::: Records provided

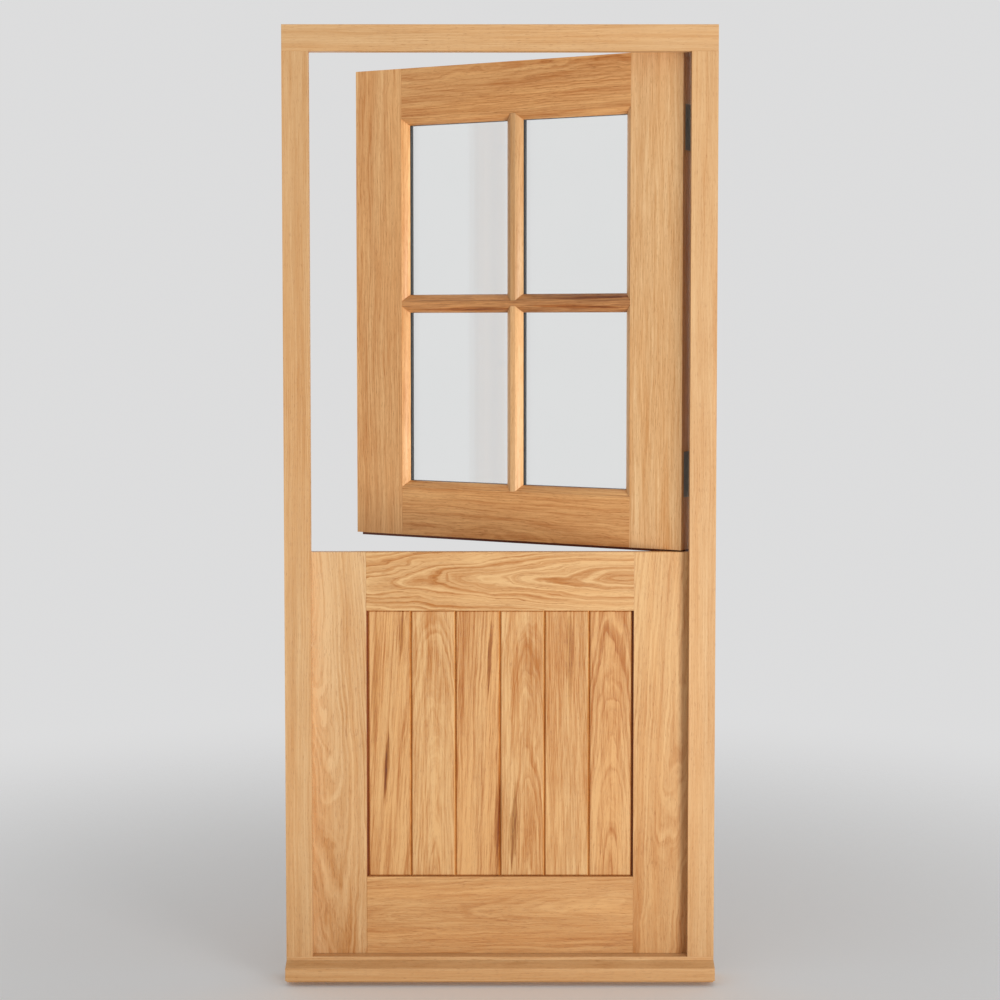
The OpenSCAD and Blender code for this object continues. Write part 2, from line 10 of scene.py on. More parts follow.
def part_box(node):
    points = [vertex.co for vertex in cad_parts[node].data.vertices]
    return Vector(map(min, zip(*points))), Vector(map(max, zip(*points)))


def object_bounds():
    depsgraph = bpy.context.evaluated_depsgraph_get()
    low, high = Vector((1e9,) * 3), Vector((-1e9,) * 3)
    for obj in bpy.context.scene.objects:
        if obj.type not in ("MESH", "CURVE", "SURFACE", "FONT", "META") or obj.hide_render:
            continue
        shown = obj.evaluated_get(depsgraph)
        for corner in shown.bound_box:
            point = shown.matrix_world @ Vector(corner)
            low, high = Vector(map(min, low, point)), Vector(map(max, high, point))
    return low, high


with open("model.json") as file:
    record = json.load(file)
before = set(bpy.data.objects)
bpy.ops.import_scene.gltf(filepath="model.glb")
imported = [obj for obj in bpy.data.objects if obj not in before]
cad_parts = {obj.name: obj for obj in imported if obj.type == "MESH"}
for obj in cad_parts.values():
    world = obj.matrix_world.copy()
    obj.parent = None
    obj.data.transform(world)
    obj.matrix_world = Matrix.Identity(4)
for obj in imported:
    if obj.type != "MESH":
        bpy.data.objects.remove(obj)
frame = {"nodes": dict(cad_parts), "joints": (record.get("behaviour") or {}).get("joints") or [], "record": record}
cad_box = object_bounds()

NODES = frame["nodes"]
RECORD = frame["record"]
JOINTS = {joint["name"]: joint for joint in frame["joints"]}

# The upper leaf stands open at rest: its hinge's lower limit is the angle back to shut
UPPER_HINGE = JOINTS["upper_leaf_hinge"]
PIN = Vector(UPPER_HINGE["pos_m"])
OPEN_ANGLE = math.radians(-UPPER_HINGE["range_deg"][0])
SHUT = (
    Matrix.Translation(PIN)
    @ Matrix.Rotation(OPEN_ANGLE, 4, "Z")
    @ Matrix.Translation(-PIN)
)
UPPER_LEAF = set(RECORD["behaviour"]["bodies"]["upper_leaf"])
ACROSS, UP = "across", "up"


def srgb(red, green, blue):
    """Linear colour, with alpha, from 0 to 255 display values."""

    def linear(value):
        value /= 255
        return value / 12.92 if value <= 0.04045 else ((value + 0.055) / 1.055) ** 2.4

    return (linear(red), linear(green), linear(blue), 1.0)


# ---- Node trees ----


class Tree:
    """Adds nodes to a node tree, wired as they are made. An input is a socket or a plain value."""

    def __init__(self, tree):
        self.tree = tree

    def add(self, kind, inputs=None, **settings):
        node = self.tree.nodes.new(kind)
        for name, value in settings.items():
            setattr(node, name, value)
        for key, value in (inputs or {}).items():
            self.feed(node.inputs[key], value)
        return node

    def feed(self, socket, value):
        if isinstance(value, bpy.types.NodeSocket):
            self.tree.links.new(value, socket)
        else:
            socket.default_value = value

    def math(self, operation, *values):
        inputs = dict(enumerate(values))
        return self.add("ShaderNodeMath", inputs, operation=operation).outputs[0]

    def vector(self, operation, *values):
        inputs = dict(enumerate(values))
        return self.add("ShaderNodeVectorMath", inputs, operation=operation).outputs[0]

    def noise(self, place, scale, detail=2.0, roughness=0.5, dimensions="3D"):
        inputs = {"Vector": place, "Scale": scale, "Detail": detail, "Roughness": roughness}
        node = self.add("ShaderNodeTexNoise", inputs, noise_dimensions=dimensions)
        return node.outputs[0]

    def own_place(self):
        """The place on the piece itself, in metres, which moves with its body."""
        return self.add("ShaderNodeTexCoord").outputs["Object"]

    def split(self, vector):
        return self.add("ShaderNodeSeparateXYZ", {0: vector}).outputs

    def combine(self, first, second, third):
        return self.add("ShaderNodeCombineXYZ", {0: first, 1: second, 2: third}).outputs[0]

    def centred(self, value, amount):
        """A value that runs from 0 to 1, moved to run as far below zero as above it."""
        return self.math("MULTIPLY", self.math("SUBTRACT", value, 0.5), amount)

    def drawn_out(self, place, pattern):
        """Noise drawn out along the third axis, after one of the oak's patterns."""
        across, along, detail, roughness = pattern
        return self.noise(self.vector("MULTIPLY", place, (across, across, along)), 1.0, detail, roughness)

    def ramp(self, value, low, high, start=0.0, end=1.0):
        inputs = {"Value": value, 1: low, 2: high, 3: start, 4: end}
        node = self.add("ShaderNodeMapRange", inputs, interpolation_type="SMOOTHSTEP")
        return node.outputs[0]

    def mix(self, share, first, second, blend="MIX"):
        node = self.add("ShaderNodeMix", data_type="RGBA", blend_type=blend)
        self.feed(node.inputs[0], share)
        self.feed(node.inputs[6], first)
        self.feed(node.inputs[7], second)
        return node.outputs[2]


def new_material(name):
    material = bpy.data.materials.new(name)
    material.use_nodes = True
    material.node_tree.nodes.clear()
    return material, Tree(material.node_tree)


def finish_material(tree, shader):
    tree.add("ShaderNodeOutputMaterial", {"Surface": shader})


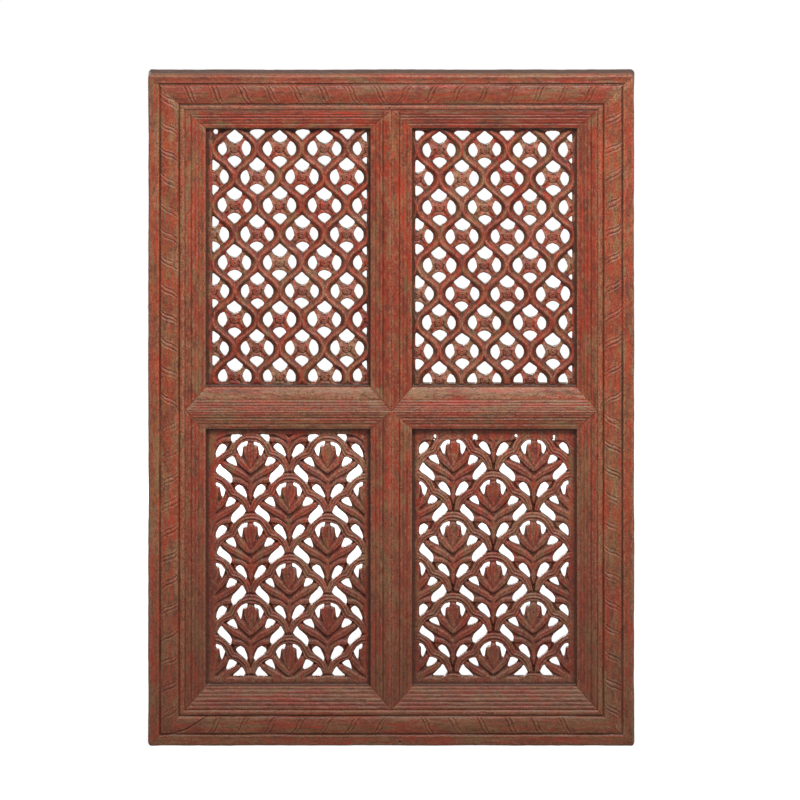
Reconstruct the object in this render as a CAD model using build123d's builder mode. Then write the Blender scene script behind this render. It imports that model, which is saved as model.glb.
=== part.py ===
"""Carved wooden jali screen: a pegged frame with four pierced panels held by mitred mouldings."""

import os
from math import ceil
from build123d import *

os.makedirs("parts", exist_ok=True)

# Millimetres. X runs right, Z up, and the carved face looks along -Y. The origin is the
# middle of the foot. Depths "t" are measured forward from the flat back, and distances "a"
# across a stile or rail from its outer edge inward.

# Overall size
SCREEN_W = 910
SCREEN_H = 1285
EDGE_T = 50
CROWN_T = 52
CORNER_R = 6
ARRIS = 2.5

# Stile and rail section, from the outer edge inward: plain band, carved band, round bead
PLAIN_W = 20
CARVED_W = 32.5
BEAD_W = 10.5
BEAD_BASE_T = 46.5
BEAD_RISE = 2.5
GROOVE_W = 3
GROOVE_D = 4.5

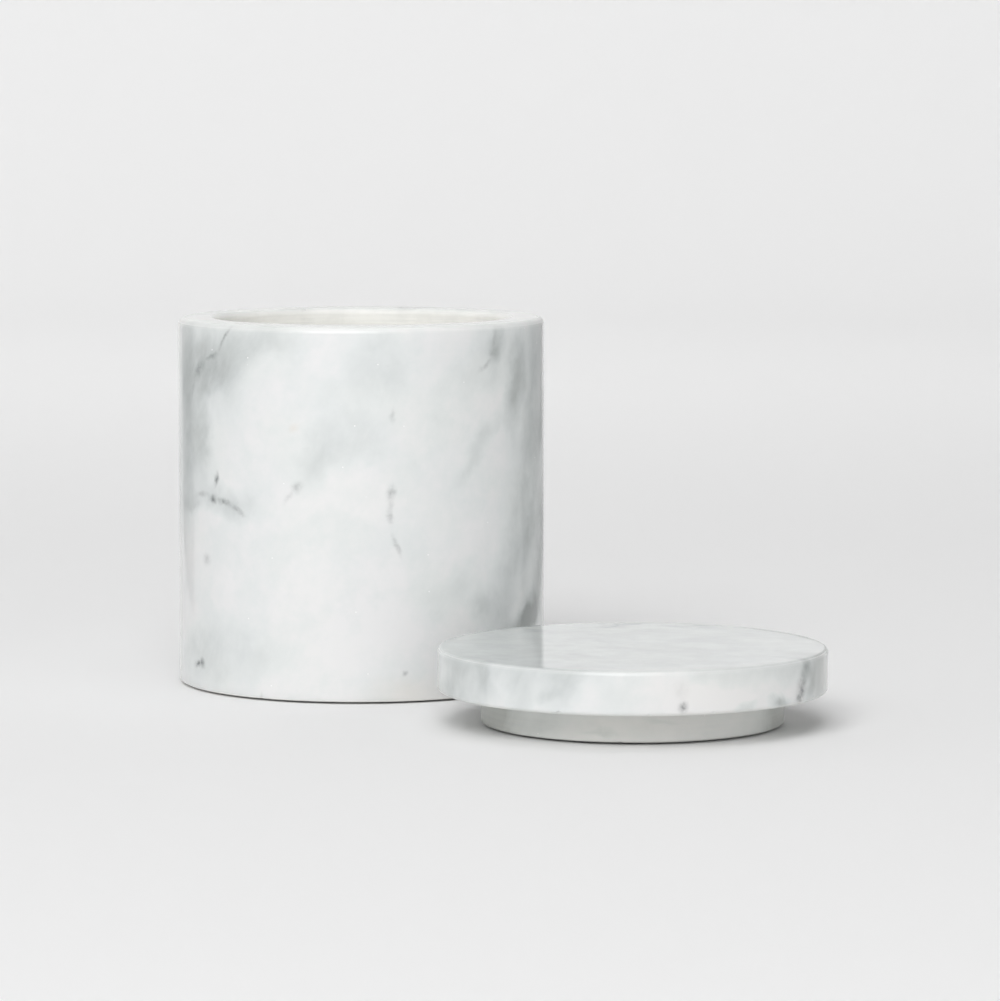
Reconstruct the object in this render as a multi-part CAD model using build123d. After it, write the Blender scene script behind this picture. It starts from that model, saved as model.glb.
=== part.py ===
from build123d import *
import os

# A turned marble powder jar and its lid. The jar stands at the origin, and the lid lies on its spigot
# beside it, on the same surface (z = 0). Millimetres, +Z up.

# The jar: a straight round block with a round cavity.
JAR_DIAMETER = 100.0
JAR_HEIGHT = 100.0
WALL_THICKNESS = 10.5
FLOOR_THICKNESS = 11.0
RIM_OUTER_ROUNDING = 2.0
RIM_INNER_ROUNDING = 1.8
CAVITY_CORNER_RADIUS = 5.0
FOOT_ROUNDING = 0.9

# The lid: a flat disc with a spigot under it, which centres it in the jar's mouth.
LID_DIAMETER = 100.4
LID_HEIGHT = 19.9
SPIGOT_DEPTH = 8.75
SPIGOT_CLEARANCE = 0.5
LID_TOP_ROUNDING = 1.1
LID_UNDER_ROUNDING = 0.9
SPIGOT_CORNER_RADIUS = 0.6
SPIGOT_FOOT_ROUNDING = 0.75

# Where the lid lies beside the jar: its axis, measured from the jar's.
LID_RIGHT = 72.0
LID_FORWARD = 82.8

CAVITY_RADIUS = JAR_DIAMETER / 2 - WALL_THICKNESS
SPIGOT_RADIUS = CAVITY_RADIUS - SPIGOT_CLEARANCE


def turned_solid(corners):
    """Turns a half section about Z. Each corner is its radius, its height and the rounding it gets."""
    outline = Polyline([(radius, height) for radius, height, _ in corners], close=True)
    section = make_face(outline)
    for radius, height, rounding in corners:
        if rounding > 0:
            corner = section.vertices().sort_by_distance((radius, height))[0]
            section = fillet(corner, rounding)
    return revolve(Plane.XZ * section, Axis.Z)


def make_jar():
    """The jar's body: wall, floor and open cavity in one piece of stone."""
    outer = JAR_DIAMETER / 2
    return turned_solid(
        [
            (0, 0, 0),
            (outer, 0, FOOT_ROUNDING),
            (outer, JAR_HEIGHT, RIM_OUTER_ROUNDING),
            (CAVITY_RADIUS, JAR_HEIGHT, RIM_INNER_ROUNDING),
            (CAVITY_RADIUS, FLOOR_THICKNESS, CAVITY_CORNER_RADIUS),
            (0, FLOOR_THICKNESS, 0),
        ]
    )


def make_lid():
    """The lid where it lies beside the jar: disc and spigot in one piece of stone."""
    outer = LID_DIAMETER / 2
    lid = turned_solid(
        [
            (0, 0, 0),
            (SPIGOT_RADIUS, 0, SPIGOT_FOOT_ROUNDING),
            (SPIGOT_RADIUS, SPIGOT_DEPTH, SPIGOT_CORNER_RADIUS),
            (outer, SPIGOT_DEPTH, LID_UNDER_ROUNDING),
            (outer, LID_HEIGHT, LID_TOP_ROUNDING),
            (0, LID_HEIGHT, 0),
        ]
    )
    return Pos(LID_RIGHT, -LID_FORWARD, 0) * lid


os.makedirs("parts", exist_ok=True)
for node, solid in {"jar": make_jar(), "lid": make_lid()}.items():
    solid.label = node
    export_step(solid, f"parts/{node}.step")
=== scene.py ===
import math
from collections import namedtuple

import bpy
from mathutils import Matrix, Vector, noise


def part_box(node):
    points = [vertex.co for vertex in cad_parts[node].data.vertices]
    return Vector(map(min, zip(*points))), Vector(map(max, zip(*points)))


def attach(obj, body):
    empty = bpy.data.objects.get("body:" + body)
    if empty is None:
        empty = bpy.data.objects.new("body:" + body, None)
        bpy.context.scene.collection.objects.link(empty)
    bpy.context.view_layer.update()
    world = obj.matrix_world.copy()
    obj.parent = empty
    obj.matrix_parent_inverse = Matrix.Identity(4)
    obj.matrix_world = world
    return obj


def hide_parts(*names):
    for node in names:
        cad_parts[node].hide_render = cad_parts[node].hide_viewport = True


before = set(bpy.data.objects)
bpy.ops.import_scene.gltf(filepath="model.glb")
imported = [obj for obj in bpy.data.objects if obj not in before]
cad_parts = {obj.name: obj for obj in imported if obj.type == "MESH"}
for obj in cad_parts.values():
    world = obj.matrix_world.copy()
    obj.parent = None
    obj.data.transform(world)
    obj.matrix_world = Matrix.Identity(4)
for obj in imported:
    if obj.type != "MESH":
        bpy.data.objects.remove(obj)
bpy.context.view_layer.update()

# The looks of a turned marble powder jar and its lid. Lengths are in metres unless a name or comment says
# millimetres, in the CAD frame: the jar stands at the origin, and the lid lies on its spigot in front of it
# and to the right. An azimuth goes round a piece's own axis, in degrees: 0 faces the camera's side (-Y),
# and 90 faces right (+X).
MM = 0.001

CAMERA_PLACE = (0.0379, -1.2565, 0.1720)
CAMERA_DOWN = math.radians(5.575)
CAMERA_LENS = 165.5

# Sizes inside the frame's boxes, the same as the CAD's.
WALL_THICKNESS = 10.5 * MM
FLOOR_THICKNESS = 11.0 * MM
SPIGOT_DEPTH = 8.75 * MM
SPIGOT_CLEARANCE = 0.5 * MM

SEGMENTS = 448

# A corner of a half section: the rounding that it gets, and the finish (0 polished, 1 honed) and ring
# spacing of the straight run that follows it.
Corner = namedtuple("Corner", "radius height rounding finish spacing")
Ring = namedtuple("Ring", "radius height normal finish worn")
# A chip on an edge: where it is, how wide and how deep it is, in millimetres.
Chip = namedtuple("Chip", "azimuth radius height size depth")
# A cloud or vein in the stone: the middle of its mark, its length and width in millimetres, how far its
# length rises to the right in degrees, and how strong it is, which is below 0 where the mark is whiter
# than around it. It is on the outside, or at its own radius. A few marks are painted light and shade, not
# stone.
Mark = namedtuple("Mark", "azimuth height length width tilt strength radius", defaults=[None])
# A piece's marks: its grey clouds, its dark veins and its cream areas. Some clouds and cream areas are
# painted light and shade beside the lid and under it.
Marks = namedtuple("Marks", "clouds veins warm")
# A block of marble: what moves the pattern that noise draws on its far side, and how far behind the
# piece's axis that pattern starts.
Block = namedtuple("Block", "offset start")
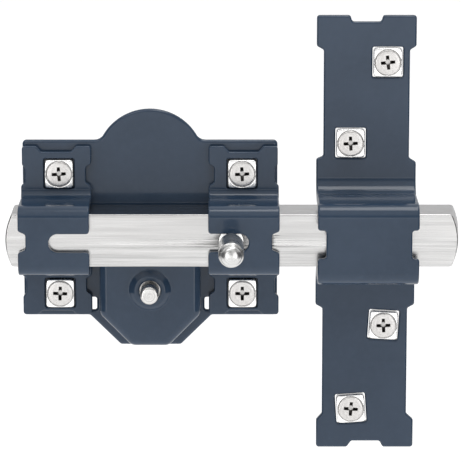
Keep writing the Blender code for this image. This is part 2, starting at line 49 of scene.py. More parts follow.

::::::

**Exercise instructions**. From the very first line of the data through the line with "depsgraph = bpy.context.evaluated_depsgraph_get()" in it, please reproduce each line exactly and output nothing more.

**Response to this exercise**.
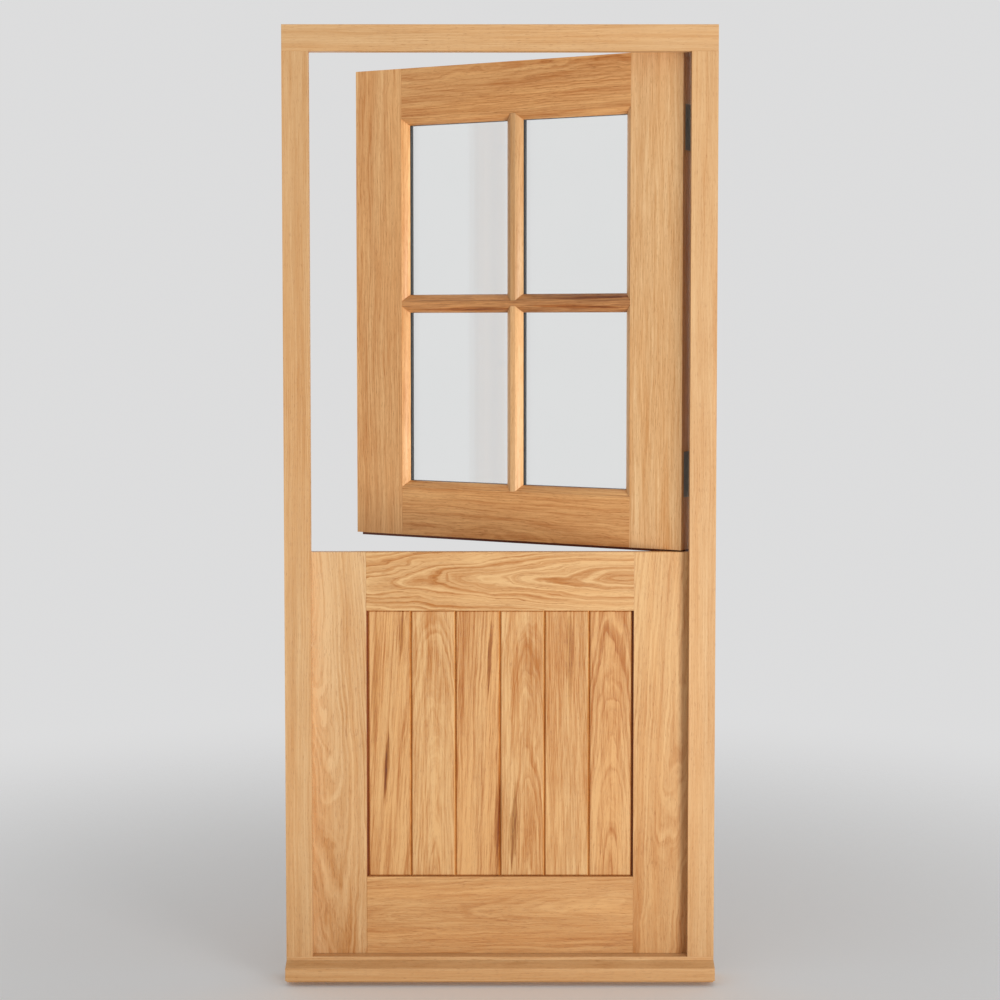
The OpenSCAD and Blender code for this object continues. Write part 2, from line 10 of scene.py on. More parts follow.
def part_box(node):
    points = [vertex.co for vertex in cad_parts[node].data.vertices]
    return Vector(map(min, zip(*points))), Vector(map(max, zip(*points)))


def object_bounds():
    depsgraph = bpy.context.evaluated_depsgraph_get()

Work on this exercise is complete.